木造建築の新しいかたち(その63)木質構造に関する住育の取り組み

実務者のスキルアップをする住育:専門技術者研修「これからの木造建築構造を考える」を開催しました。この一連の研修は、前半では講師の方に話題提供をしていただいて、後半では参加者の皆さん含めてこれからの木造建築構造についてディスカッションする、研修となっています。

第2回は、『海外における木造建築構造 ~プレカットについて~』というテーマで、私、小原が講師としてお話しさせていただきました。

今年の3月に1週間ほど、アカデミーが協定を結んでいるドイツのロッテンブルク大学へ同僚の辻先生と視察に行ってまいりました。その際に視察したプレカット工場は、日本のシステムと大きく違っていました。その違いを軸にしてお話ししました。

話題提供の前半は、ロッテンブルク大学との連携授業の実施へ向けて、ドイツの交通事情の視察を中心にお話ししました。ドイツでは、公共交通機関が非常に発達していることで歩車分離の考え方が日本よりも明確になっています。
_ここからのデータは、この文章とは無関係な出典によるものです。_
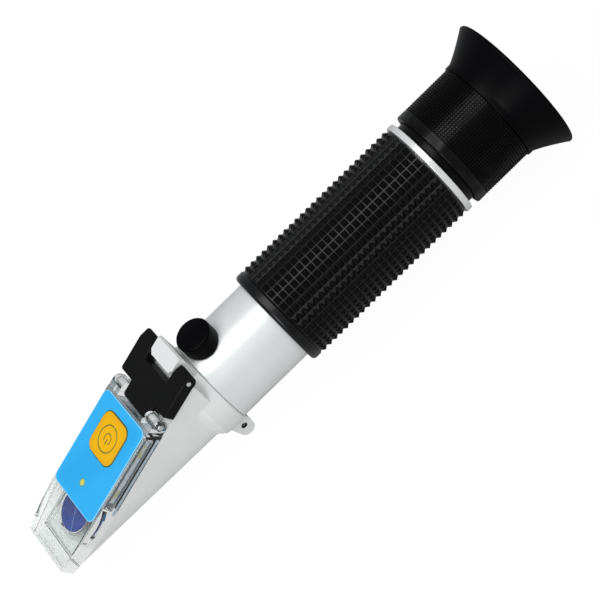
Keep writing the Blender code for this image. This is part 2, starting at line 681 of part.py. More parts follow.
def objective(axis, finishes):
    """The objective in its cell, with the seat on which the calibration screw bears."""
    bore = OBJECTIVE_RADIUS + FIT_GAP
    shoulder = OBJECTIVE_RADIUS - LENS_SHOULDER
    lens_middle = cell_end - OBJECTIVE_THICKNESS / 2 - FIT_GAP
    shoulder_end = lens_middle - lens_seat(OBJECTIVE_RADIUS, OBJECTIVE_THICKNESS, LENS_EDGE, shoulder)
    cell = piece("objective_cell", turned([
        (cell_start, shoulder), (cell_start, insert_radius), (cell_end, insert_radius), (cell_end, bore),
        (shoulder_end, bore), (shoulder_end, shoulder)], INNER_SIDES), axis, finishes["black paint"])
    cut(cell, piece("screw_seat_cutter", cylinder(
        SCREW_RADIUS + FIT_GAP, insert_radius - SCREW_SEAT_DEPTH, insert_radius + CUT_OVERRUN,
        SMALL_SIDES, "Z"), axis, None, (CALIBRATION_STATION, 0, 0)))
    profile = lens_profile(OBJECTIVE_RADIUS, OBJECTIVE_THICKNESS, LENS_EDGE)
    piece("objective_lens", turned(profile, INNER_SIDES), axis, finishes["optical glass"],
          (lens_middle, 0, 0))


def temperature_strip(axis, finishes):
    """A bowed two-metal strip under the light path, held at its rear by a block that fits the bore."""
    start = cell_end + FIT_GAP
    end = start + STRIP_LENGTH
    shares = np.linspace(0, 1, 9)
    foot = -STRIP_HEIGHT
    lower = [(start + STRIP_LENGTH * s, foot - STRIP_BOW * math.sin(math.pi * s)) for s in shares]
    upper = [(x, z + STRIP_THICKNESS) for x, z in reversed(lower)]
    piece("bimetal_strip", extruded(lower + upper, -STRIP_WIDTH / 2, STRIP_WIDTH / 2, "Y"), axis,
          finishes["brass"])
    stop = end + FIT_GAP
    front = stop - CLAMP_LENGTH
    rear = stop + CLAMP_STOP_LENGTH
    bed = foot - STRIP_BOW - FIT_GAP
    stop_top = foot + STRIP_THICKNESS + FIT_GAP
    half = CLAMP_WIDTH / 2
    outline = [(front, -tube_bore_radius), (rear, -tube_bore_radius), (rear, stop_top), (stop, stop_top),
               (stop, bed), (front, bed)]
    clamp = piece("strip_clamp", extruded(outline, -half, half, "Y"), axis, finishes["brass"])
    combine(clamp, piece("bore_guide", cylinder(
        insert_radius, front - CUT_OVERRUN, rear + CUT_OVERRUN, LARGE_SIDES), axis), "INTERSECT")


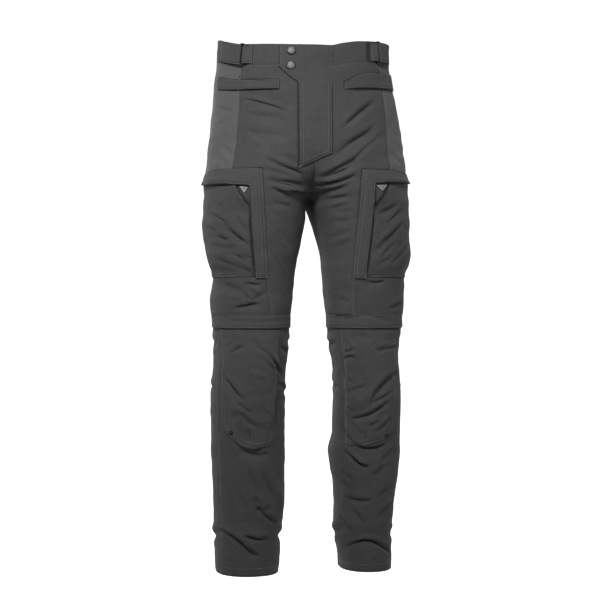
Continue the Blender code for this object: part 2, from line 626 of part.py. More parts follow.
def knee_patch(side_name):
    inner, outer = KNEE_EDGES[side_name]
    corner, power = KNEE_CORNERS[side_name]
    foot = []
    for step in range(KNEE_STEPS + 1):
        across = -math.cos(math.pi * step / KNEE_STEPS)
        curve = 1 - (1 - abs(across) ** power) ** (1 / power)
        foot.append(((inner + outer) / 2 - across * (outer - inner) / 2, KNEE_FOOT + corner * curve))
    outline = [(inner, KNEE_TOP), (outer, KNEE_TOP)] + foot

    def knee_under(place, at_level):
        across = float(np.clip((abs(place) - inner) / (outer - inner), 0, 1))
        down = (KNEE_TOP - at_level) / (KNEE_TOP - KNEE_FOOT)
        full = ramp(down, 0.02, 0.30) * (1 - ramp(down, 0.66, 0.92))
        return LIES + KNEE_STANDS * full * math.sin(math.pi * across)

    cut_piece(f"knee_patch_{side_name}", [on_side(SIDES[side_name], outline)], SHELL, knee_under, TRIM)


for side in SIDES:
    knee_patch(side)


def local_frame(place, at_level, away):
    """A point off the cloth, and the directions along the waist, up and out of it."""
    point, out = on_net(place, at_level)
    ahead = on_net(place + 0.02, at_level)[0] - on_net(place - 0.02, at_level)[0]
    along = ahead - out * (ahead @ out)
    along /= np.linalg.norm(along)
    up = np.cross(out, along)
    up *= math.copysign(1, up[2])
    return point + out * away, along, up, out


def placed(spot, frame):
    """A point given along, up and out of a place on the cloth, as a point of the part."""
    origin, along, up, out = frame
    return origin + along * spot[0] + up * spot[1] + out * spot[2]


# Waist adjusters: on each side a plastic ring, a loop that holds it, and a strap through it
RING_PLACE = {"right": -1.225, "left": 1.20}
STRAP_END = {"right": -1.58, "left": 1.52}
RING_HEIGHT, RING_WIDTH, RING_BAR = 0.0440, 0.0120, 0.0014
RING_CORNER = 0.0022
STRAP_HEIGHT, LOOP_HEIGHT = 0.0370, 0.0330
STRAP_LEVEL = 0.0005
STRAP_TUCK, LOOP_TUCK = 0.010, 0.004  # how far each runs back behind its bar
PAST_BAR = 0.0035
STRAP_LANDS, LOOP_LANDS = 0.10, 0.115  # how many columns past the ring's middle each meets the cloth
RING_AWAY = LIES + TRIM + 0.0010 + RING_BAR
TURN = RING_BAR + 0.0003 + TRIM / 2  # from the middle of a bar to the middle of the cloth round it


def ring(side_name):
    """A rectangular ring of round bar, with rounded corners."""
    frame = local_frame(RING_PLACE[side_name], STRAP_LEVEL, RING_AWAY)
    half_u, half_v = RING_WIDTH / 2 - RING_BAR, RING_HEIGHT / 2 - RING_BAR
    route = []
    for quarter, (u, v) in enumerate(((1, 1), (-1, 1), (-1, -1), (1, -1))):
        centre_u, centre_v = u * (half_u - RING_CORNER), v * (half_v - RING_CORNER)
        for step in range(4):
            angle = (quarter + step / 3) * math.pi / 2
            spot = (centre_u + RING_CORNER * math.cos(angle), centre_v + RING_CORNER * math.sin(angle), 0)
            route.append(placed(spot, frame))
    curve = bpy.data.curves.new(f"waist_ring_{side_name}", "CURVE")
    curve.dimensions = "3D"
    curve.bevel_depth = RING_BAR
    curve.bevel_resolution = 2
    spline = curve.splines.new("POLY")
    spline.points.add(len(route) - 1)
    for point, co in zip(spline.points, route):
        point.co = (*co, 1)
    spline.use_cyclic_u = True
    curve.materials.append(PLASTIC)
    made = bpy.data.objects.new(f"waist_ring_{side_name}", curve)
    bpy.context.scene.collection.objects.link(made)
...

プレカット工場では、3次元CADを普通に利用してプレカット加工図を管理して、5軸のプレカット機械で木材加工し、3次元CADを普通に利用して効率の良い運搬用の梱包図まで管理していました。5軸のプレカット機械では、16mの長尺も容易に加工できるのと、幅3m×長さ16mの長尺パネルも容易に加工できるラインとなっていました。
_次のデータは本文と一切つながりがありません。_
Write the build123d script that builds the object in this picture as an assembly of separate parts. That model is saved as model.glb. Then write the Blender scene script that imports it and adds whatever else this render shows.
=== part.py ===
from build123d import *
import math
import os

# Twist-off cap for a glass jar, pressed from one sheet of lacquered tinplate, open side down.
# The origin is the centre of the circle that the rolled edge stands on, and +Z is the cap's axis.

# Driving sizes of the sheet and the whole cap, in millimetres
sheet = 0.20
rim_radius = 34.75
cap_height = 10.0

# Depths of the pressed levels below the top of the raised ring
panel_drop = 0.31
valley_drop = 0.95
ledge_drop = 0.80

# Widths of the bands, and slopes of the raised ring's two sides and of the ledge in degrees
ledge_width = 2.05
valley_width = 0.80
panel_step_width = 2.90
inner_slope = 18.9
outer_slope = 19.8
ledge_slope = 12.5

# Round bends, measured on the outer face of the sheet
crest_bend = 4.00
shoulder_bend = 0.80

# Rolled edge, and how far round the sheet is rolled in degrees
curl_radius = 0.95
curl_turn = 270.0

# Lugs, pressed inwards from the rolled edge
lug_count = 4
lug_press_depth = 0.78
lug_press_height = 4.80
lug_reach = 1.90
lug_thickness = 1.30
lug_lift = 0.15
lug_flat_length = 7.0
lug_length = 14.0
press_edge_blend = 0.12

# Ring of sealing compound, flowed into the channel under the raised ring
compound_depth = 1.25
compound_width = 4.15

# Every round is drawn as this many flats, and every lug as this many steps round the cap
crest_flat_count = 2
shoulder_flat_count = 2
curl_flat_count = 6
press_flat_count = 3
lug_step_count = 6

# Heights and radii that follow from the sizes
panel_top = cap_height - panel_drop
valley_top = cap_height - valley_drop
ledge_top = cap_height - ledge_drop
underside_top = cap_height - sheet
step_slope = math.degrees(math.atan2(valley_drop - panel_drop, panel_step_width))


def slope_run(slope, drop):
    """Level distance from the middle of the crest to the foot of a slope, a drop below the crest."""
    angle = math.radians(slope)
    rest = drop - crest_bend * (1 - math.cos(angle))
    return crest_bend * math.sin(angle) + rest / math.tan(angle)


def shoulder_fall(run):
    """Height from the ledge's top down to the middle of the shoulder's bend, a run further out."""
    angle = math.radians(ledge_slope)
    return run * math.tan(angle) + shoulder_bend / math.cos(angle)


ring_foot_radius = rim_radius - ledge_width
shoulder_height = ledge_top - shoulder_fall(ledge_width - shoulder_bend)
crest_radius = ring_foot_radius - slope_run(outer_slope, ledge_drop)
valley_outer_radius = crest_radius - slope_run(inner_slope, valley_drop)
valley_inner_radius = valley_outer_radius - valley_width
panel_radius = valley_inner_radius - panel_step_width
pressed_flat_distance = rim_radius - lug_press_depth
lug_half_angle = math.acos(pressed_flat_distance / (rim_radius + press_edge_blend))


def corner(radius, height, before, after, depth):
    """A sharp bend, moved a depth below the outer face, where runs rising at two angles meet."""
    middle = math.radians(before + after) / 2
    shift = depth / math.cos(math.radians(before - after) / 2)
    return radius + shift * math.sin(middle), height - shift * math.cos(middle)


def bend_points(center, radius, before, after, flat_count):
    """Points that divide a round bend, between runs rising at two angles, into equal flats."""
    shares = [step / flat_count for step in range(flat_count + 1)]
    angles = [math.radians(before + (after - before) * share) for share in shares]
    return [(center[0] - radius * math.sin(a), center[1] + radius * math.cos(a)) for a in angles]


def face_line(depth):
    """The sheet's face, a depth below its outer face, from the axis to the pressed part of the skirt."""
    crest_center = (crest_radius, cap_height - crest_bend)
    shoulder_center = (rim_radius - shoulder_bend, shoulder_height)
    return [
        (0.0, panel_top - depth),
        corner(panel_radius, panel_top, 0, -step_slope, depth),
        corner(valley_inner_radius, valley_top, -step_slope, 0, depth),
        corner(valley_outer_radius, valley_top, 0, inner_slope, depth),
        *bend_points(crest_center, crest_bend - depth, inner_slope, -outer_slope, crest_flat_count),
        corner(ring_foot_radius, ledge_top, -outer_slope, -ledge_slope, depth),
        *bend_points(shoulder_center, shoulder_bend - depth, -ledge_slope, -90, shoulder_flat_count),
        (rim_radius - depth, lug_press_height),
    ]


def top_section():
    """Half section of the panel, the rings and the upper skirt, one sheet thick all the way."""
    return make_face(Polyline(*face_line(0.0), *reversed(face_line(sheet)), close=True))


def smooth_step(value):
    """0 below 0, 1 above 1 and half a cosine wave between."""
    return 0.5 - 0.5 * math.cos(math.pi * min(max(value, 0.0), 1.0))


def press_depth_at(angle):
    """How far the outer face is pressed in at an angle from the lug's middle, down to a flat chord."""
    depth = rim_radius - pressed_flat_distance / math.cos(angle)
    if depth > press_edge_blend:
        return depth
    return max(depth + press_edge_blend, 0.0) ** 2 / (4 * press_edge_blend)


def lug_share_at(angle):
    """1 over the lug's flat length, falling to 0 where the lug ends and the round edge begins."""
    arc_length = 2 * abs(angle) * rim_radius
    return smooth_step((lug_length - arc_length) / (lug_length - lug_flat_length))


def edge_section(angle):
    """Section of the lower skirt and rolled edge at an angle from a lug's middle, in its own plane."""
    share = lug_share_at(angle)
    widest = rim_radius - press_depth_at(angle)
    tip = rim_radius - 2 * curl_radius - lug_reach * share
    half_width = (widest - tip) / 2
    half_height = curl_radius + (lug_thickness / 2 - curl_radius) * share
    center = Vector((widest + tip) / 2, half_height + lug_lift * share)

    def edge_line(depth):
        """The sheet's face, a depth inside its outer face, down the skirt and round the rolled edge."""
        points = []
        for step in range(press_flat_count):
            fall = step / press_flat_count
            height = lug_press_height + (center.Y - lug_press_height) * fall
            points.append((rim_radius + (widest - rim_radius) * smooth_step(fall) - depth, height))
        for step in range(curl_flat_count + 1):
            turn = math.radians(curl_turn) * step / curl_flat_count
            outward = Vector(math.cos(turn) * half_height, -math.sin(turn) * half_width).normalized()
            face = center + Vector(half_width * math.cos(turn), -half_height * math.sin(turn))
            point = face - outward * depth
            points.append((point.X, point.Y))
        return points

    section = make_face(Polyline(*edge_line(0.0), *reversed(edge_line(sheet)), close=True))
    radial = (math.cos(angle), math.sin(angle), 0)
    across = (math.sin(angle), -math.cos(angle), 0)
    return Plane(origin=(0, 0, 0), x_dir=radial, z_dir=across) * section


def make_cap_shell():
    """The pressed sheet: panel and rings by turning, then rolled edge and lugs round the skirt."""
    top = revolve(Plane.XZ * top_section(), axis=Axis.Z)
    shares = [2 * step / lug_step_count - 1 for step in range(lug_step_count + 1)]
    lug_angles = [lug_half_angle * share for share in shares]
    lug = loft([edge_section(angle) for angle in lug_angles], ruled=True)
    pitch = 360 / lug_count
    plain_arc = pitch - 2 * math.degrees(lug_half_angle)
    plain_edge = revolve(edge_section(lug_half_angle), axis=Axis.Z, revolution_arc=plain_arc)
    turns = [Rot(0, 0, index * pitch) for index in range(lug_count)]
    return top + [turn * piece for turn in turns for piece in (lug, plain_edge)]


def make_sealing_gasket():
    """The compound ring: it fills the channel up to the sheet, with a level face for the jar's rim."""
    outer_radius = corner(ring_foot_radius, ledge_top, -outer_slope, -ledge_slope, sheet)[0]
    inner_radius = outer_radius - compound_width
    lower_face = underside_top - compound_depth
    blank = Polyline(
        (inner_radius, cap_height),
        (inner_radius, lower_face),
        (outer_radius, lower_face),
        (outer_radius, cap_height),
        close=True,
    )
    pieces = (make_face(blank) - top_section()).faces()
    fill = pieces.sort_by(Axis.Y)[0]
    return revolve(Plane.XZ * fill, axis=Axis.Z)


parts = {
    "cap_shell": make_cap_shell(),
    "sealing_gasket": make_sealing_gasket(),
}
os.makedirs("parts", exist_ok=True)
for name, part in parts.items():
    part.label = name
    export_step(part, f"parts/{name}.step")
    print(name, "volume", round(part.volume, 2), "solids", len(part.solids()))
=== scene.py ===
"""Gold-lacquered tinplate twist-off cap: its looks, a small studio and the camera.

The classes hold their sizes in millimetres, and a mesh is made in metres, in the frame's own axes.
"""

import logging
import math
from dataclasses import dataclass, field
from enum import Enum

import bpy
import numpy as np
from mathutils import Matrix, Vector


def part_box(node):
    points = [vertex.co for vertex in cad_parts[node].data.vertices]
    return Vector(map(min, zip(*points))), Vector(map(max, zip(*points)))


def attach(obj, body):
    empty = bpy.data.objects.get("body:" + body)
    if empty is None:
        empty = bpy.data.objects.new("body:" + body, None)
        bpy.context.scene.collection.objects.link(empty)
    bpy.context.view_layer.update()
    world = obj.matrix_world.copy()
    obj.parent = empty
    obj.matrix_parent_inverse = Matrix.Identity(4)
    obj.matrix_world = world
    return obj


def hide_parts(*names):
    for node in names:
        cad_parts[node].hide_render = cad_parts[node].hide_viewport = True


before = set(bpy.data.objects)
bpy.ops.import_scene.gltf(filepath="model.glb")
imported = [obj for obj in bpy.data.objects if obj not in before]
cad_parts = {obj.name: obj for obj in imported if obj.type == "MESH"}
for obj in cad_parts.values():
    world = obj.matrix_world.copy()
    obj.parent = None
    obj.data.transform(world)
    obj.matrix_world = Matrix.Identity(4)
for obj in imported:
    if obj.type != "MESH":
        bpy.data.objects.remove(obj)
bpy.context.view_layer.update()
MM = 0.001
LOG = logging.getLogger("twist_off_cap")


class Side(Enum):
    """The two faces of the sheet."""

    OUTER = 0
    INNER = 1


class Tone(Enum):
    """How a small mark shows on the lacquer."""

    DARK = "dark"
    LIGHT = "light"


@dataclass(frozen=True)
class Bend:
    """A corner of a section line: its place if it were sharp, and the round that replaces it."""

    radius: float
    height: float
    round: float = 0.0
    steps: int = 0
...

最後に昨年視察したオーストリア・ウィーンでのプレカット工場も紹介しました。ドイツと同様の考え方でプレカットされていました。ここでは、現在進行中のフィリピンでの飛行場の加工をしていました。

 

 

ドイツやオーストリアと日本との違いはインフラの違いによるものですので、そのまま日本へ導入できるわけではありません。しかし、双方のいいところをそれぞれが組み込むことでより良いものが生まれてくると思います。後半のディスカッションも非常に盛り上がりました。